The event that the organisers forget to call the narrator for speech annoys him; but it satisfies me as I can interpret this as an opportunity to escape the traumatic experience of realisation of one's innocence and other limitations. As I already have had the idea that his speech second time brings him nothing but guilt and low self esteem, I do not want to go through that part. As the people interrogate him about individual words and punctuations, I again feel myself more traumatic and in risk as that is what I wished not to face. Thus, while interpreting, I don't discuss the interrogation that much seriously. Perhaps, I escape that and only focus on his realisation as that has at least a silver line for his future.
I find the grandfather in dream similar to the white people, because they have the same role in the event that I am familiar with. In other words, the grandfather also helps the narrator realise his shortcomings so as to alert him against probable manipulations, and it is quite similar to the white people's act of calling him to redeliver the speech. The only difference is the grandfather does it knowingly.

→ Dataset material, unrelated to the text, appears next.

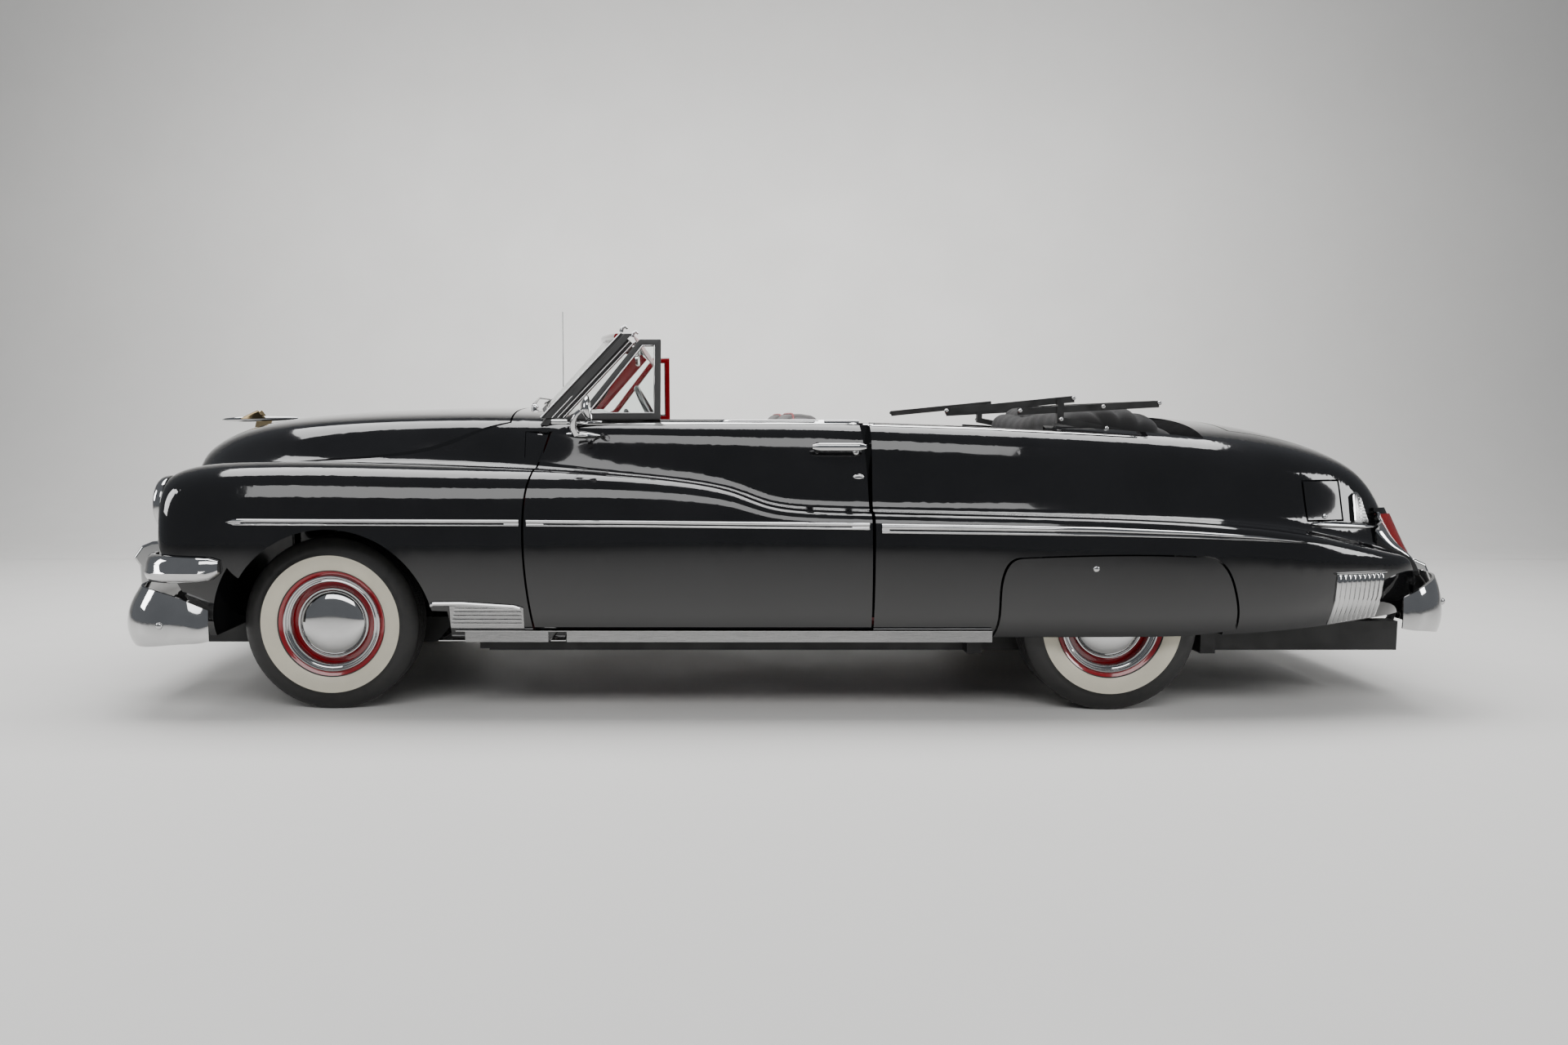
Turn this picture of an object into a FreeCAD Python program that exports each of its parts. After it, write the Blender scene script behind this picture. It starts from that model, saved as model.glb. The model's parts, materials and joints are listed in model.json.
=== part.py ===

Thus, for me, the story no longer remains as an anti-racism story as I find the central character (the narrator) more an individual with some strengths and weaknesses in a difficult circumstance (much like myself!), rather than a representative and typical youth from black community among white people. I consequently focus on his individual problems as they seem familiar to me and interpret all those based on my real experiences. With that background, I can justify the story as one that shows individual shortcomings realised later after a traumatic experience.